Interestingly enough, the loss of power is the historically most common issue for significant outages. And even then, most of them are again caused by human error. The report goes even further back in time and finds out that over the last 25 years, electrical failures have accounted for 80% of all IT load losses in data centers.
The next common issue is the networking and connectivity woes. Both architectures and topologies are becoming more and more complex. Especially when organizations are embracing hybrid cloud setups. “On the whole, cloud architectures provide high levels of service availability at scale,” reads the report. “Despite this, no architecture is fail-safe, and many failures have now been recorded that can be attributed to the difficulties of managing such complex, at-scale software, data, and networks.”
So, outages are to be expected. And organizations have accepted this fact as only 13% of the survey respondents in the report say the cloud is resilient enough to carry all of their workloads. The report also shows that’s actually surprising there aren’t more cloud outages, considering the sheer scale and quantity of the workloads out there.

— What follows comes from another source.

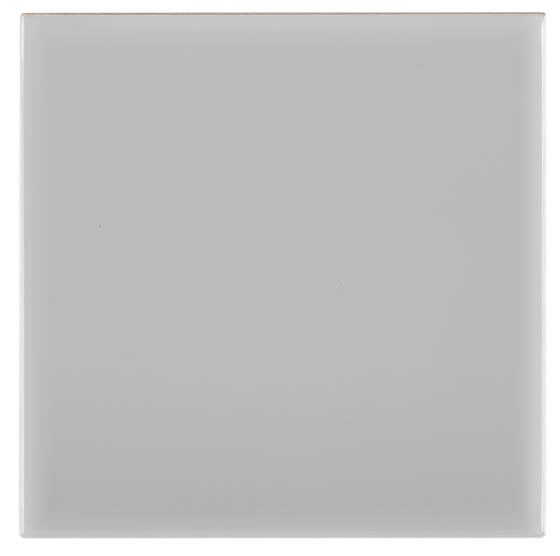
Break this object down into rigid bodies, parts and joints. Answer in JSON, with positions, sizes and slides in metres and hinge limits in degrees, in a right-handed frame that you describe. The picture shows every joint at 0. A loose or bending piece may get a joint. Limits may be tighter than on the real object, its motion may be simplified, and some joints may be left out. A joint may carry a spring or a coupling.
{
  "type": "ceramic wall tile",
  "caption": "Square glazed ceramic wall tile with a cushioned face, rolled front edges, small corner radii and a waffle back for adhesive.",
  "frame": {"origin": "middle of the tile, in the plane that the crests of the back ribs rest on", "axes": "+Z out of the glazed face, +X and +Y along the sides; seen face on with +X to the right, +Y is up"},
  "size_m": [0.15, 0.15, 0.008],
  "materials": {
    "glazed_clay": "glossy light grey glaze on a fired clay body"
  },
  "bodies": {
    "root": {"tile": "glazed_clay"}
  },
  "joints": []
}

Recovery is complex and can be expensive
Cloud outages happen and then someone has to fix them. Depending on the scale of the outage, the recovery might be quite costly and time-consuming. Human error plays a factor here, too. In more ways than one.
Often communication between different teams isn’t good. Sometimes it may even be non-existent and everyone is simply scrambling to fix their side of the issue. But some fixes may depend on others’ work, so the lack of communication may “break” more stuff or leave it unfixed for longer. Also, the actual fix might not be good and could require another fix. Or the scrambling caused other misconfigurations that have to be fixed either immediately or later when they are rediscovered.

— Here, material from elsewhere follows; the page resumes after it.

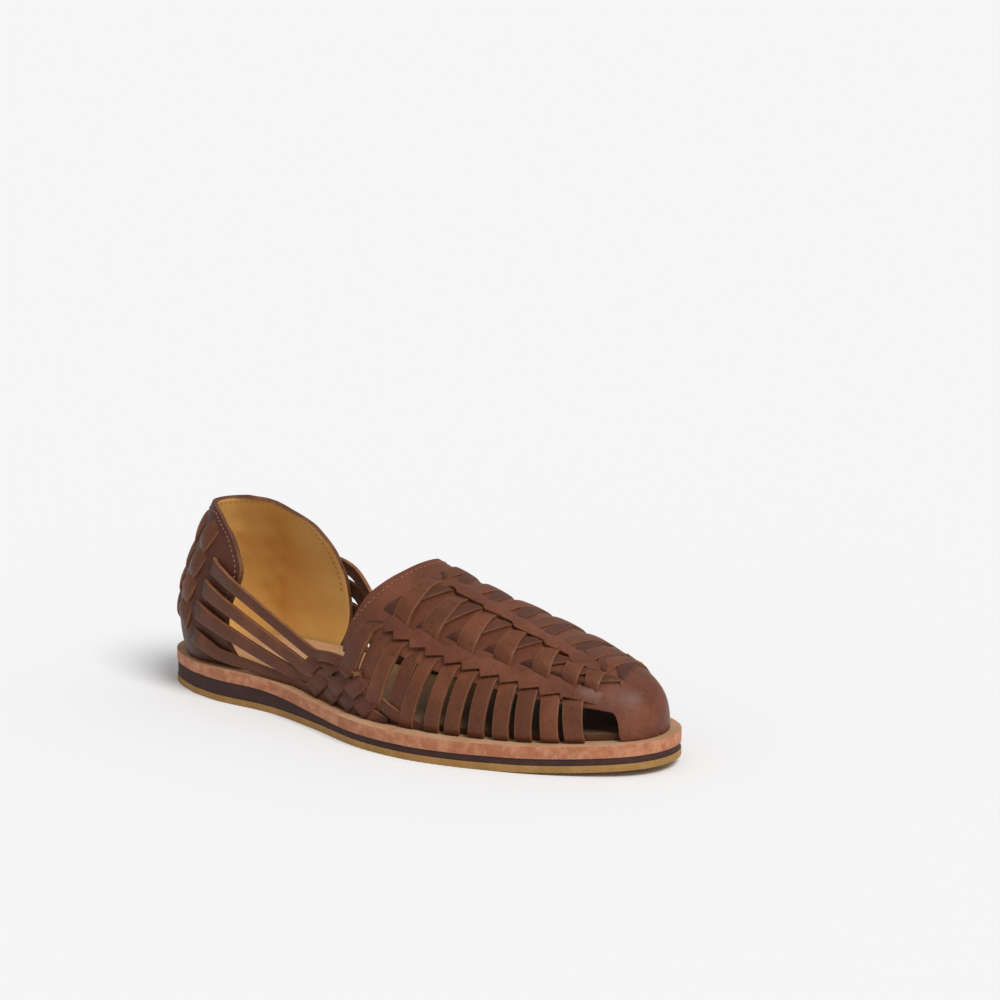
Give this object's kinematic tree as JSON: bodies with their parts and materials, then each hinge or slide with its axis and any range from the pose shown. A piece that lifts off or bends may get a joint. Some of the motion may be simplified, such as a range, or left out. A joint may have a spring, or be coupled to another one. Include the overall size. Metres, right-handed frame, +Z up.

As you can imagine, the costs also pile up. In 2019, 60% of respondents said their average cost of an outage was less than $100 000. In 2021, just 39% say the same. And the outages costing between $100 000 and $1 million went from 28% in 2019 to 47% two years later.

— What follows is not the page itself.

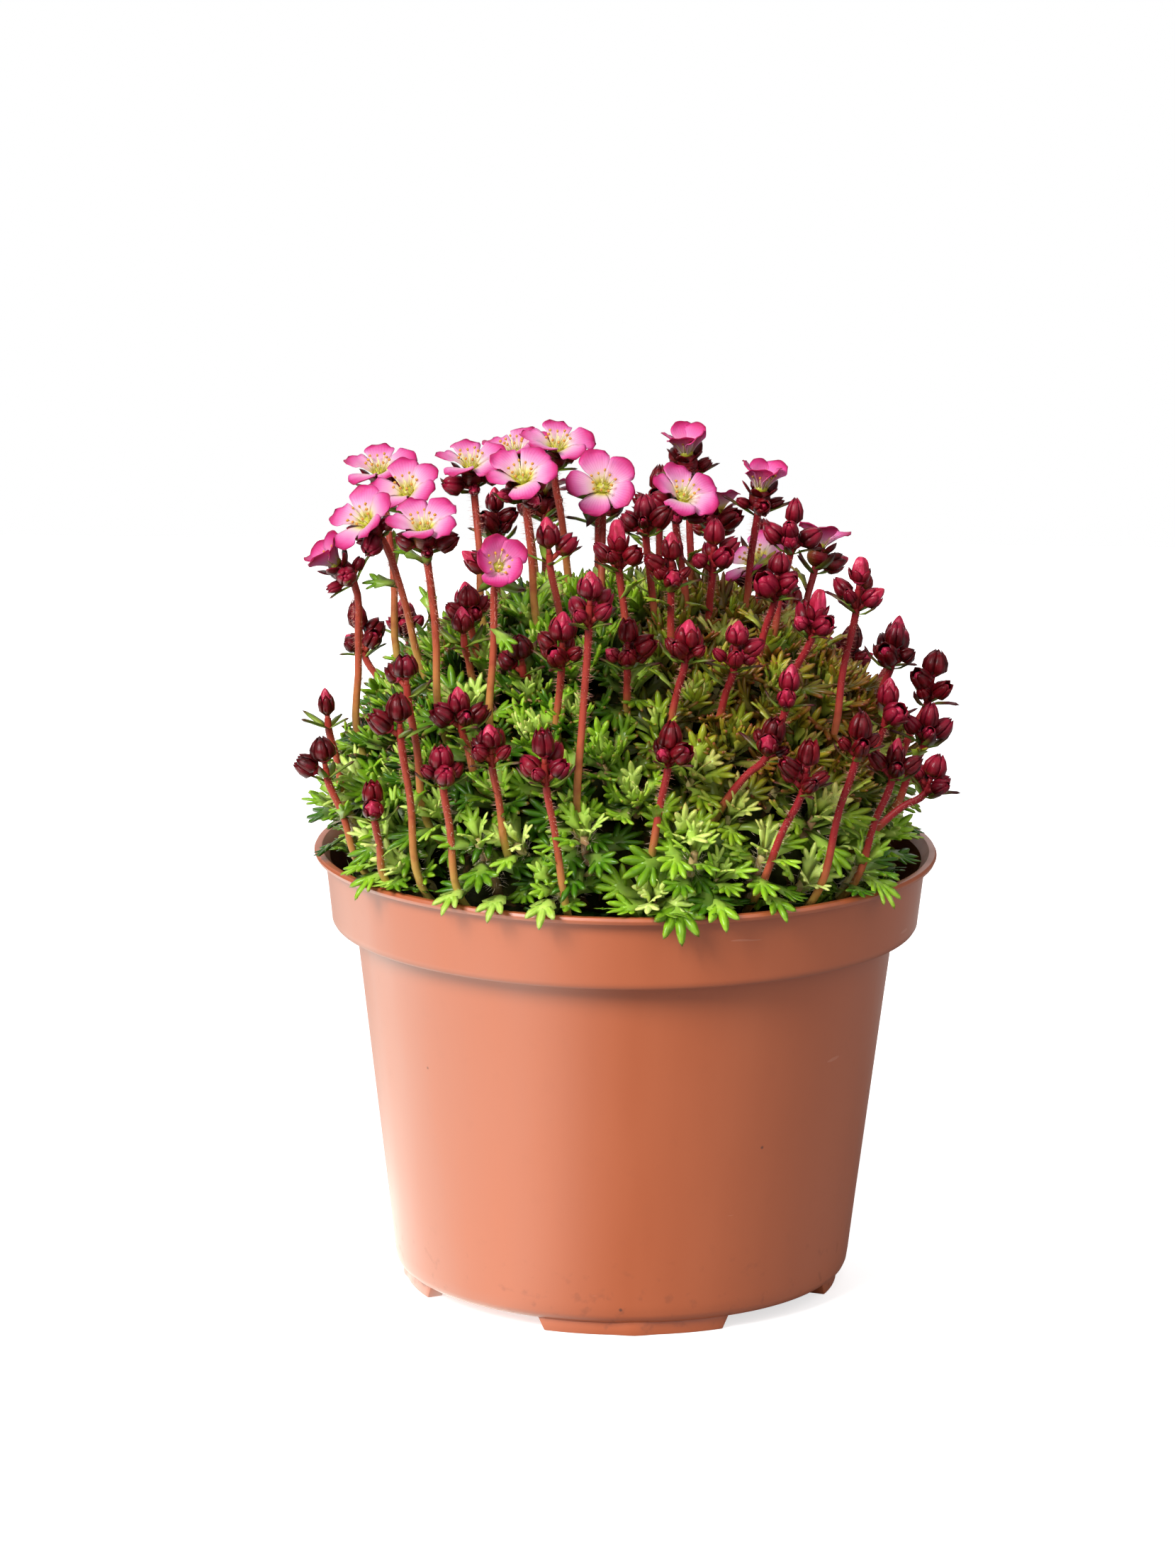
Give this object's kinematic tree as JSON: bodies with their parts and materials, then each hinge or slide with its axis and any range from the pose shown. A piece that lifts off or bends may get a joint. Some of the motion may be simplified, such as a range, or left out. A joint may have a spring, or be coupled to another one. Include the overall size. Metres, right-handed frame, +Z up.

“Things used to be a little simpler when it was just a VM because you’d just restart a VM. Now, you’ve got containers, you’ve got Kubernetes, you’ve got everything out there in the environment. It’s, in some ways, a more fragile mix”, says Neil Miles, senior product marketing manager for Micro Focus’s ITOM Portfolio to TechBeacon.
And that’s just digital workloads. Sometimes, an outage can have real-world implications. For example, at the beginning of March 2023, the trains in Sydney, Australia experienced an hour-long outage. This was the first outage for the new system which went into operation in 2016. And what’s worse, the system failed to switch to a backup network and a data center so all trains were halted. The switch had to be done manually and an investigation is underway to find out why it didn’t happen automatically as programmed.
The outage caused severe transport disruptions with tens of thousands of stranded passengers. Most of them rushed to alternative services which means more costs for not only the train companies but the clients, too.
How to handle a cloud outage
As with many other IT tasks, preparation is key. If you plan to tackle a cloud outage when it happens and just decide what to do on the fly, you will be in for a world of pain. Companies have to have a strategy in place, so they are better equipped and able to handle the situation.
That strategy would depend on a lot of factors. It should cover not only trivial outages but worst-case scenarios, as well. Some of them might even be a data center fire that destroys servers and backups. There are a lot of risks that can pop up when a company starts to evaluate cloud outages. This is why it’s important to identify them and prepare even if the majority have a very low chance of happening.
Outage response will vary depending on the type of cloud setup. For example, public cloud companies will have to take into account the types of services they use and how. Are they relying on Infrastructure-as-a-Service and Virtual Machines on them? What features does the public cloud offer for recovery? Can you add more such features? Are they included in the plan or do you have to pay additionally?
Also, each public cloud will have different rules and setups. Some even have different zones and regions with differences between them. Preparing for public cloud outages might mean balancing costs as outage preparations can mean additional investments beforehand. Especially for bigger deployments with multiple VMs and workloads.
Private clouds give you more agility as you can decide what to do, but also greater responsibility. If something goes wrong, it’s the company’s main responsibility to handle it, even if it’s using a service provider for the infrastructure. A hybrid cloud could be the most complex, depending on the ways the various components are interconnected and how the outage will affect each of them.
Resiliency is a critical factor for cloud outages, DataCenterKnowledge reports. If that’s not possible, then duplicating the service/data in a different zone or region of a public cloud is a must. Using two or more data centers though is possible only for a public cloud and some of the richest companies running private clouds.
Even when you do use a public cloud and have the ability to enjoy two or more data centers, that still requires some additional effort to reroute requests and data. The solution here is load balancers which are able to do this rerouting. If configured properly, this is where we go back to the human error risk.
Also, plan ahead. Often the most common choice to handle a cloud outage is to indeed simply to switch to another region. The thing is, the outage will affect thousands of other customers, DataCenterKnowledge notes. So, a lot of them could have the same idea. And they will all jump to another region that is already busy with other clients. Chances are there won’t be enough capacity and VMs to go around for everyone.
Of course, few companies could afford to pay for such redundancy on a continuous basis in case there’s an outage. So, often the solution will be to simply be very fast and act accordingly when there’s an outage in order to be able to quickly switch to another zone. This is where having an outage strategy in place beforehand can be vital to weigh the available options and make fast decisions.
Also, don’t neglect security. Cloud outages are emergency situations and are treated differently. Often people tend to neglect other responsibilities during an emergency. The same can happen with cybersecurity. In the rush to keep the services running or return them, many access controls might get changed, encryption may be turned off, ports might get open or misconfigured, etc.
But hackers won’t be simply sitting around waiting for the outage to be fixed. They may be actively exploring any possible weaknesses to take advantage of. So, your outage strategy should also feature steps to ensure the security features remain at a good level and there are no blind spots. Otherwise, the company risks having to tackle two very different and very business-critical emergencies at the same time. And that’s not going to be fun.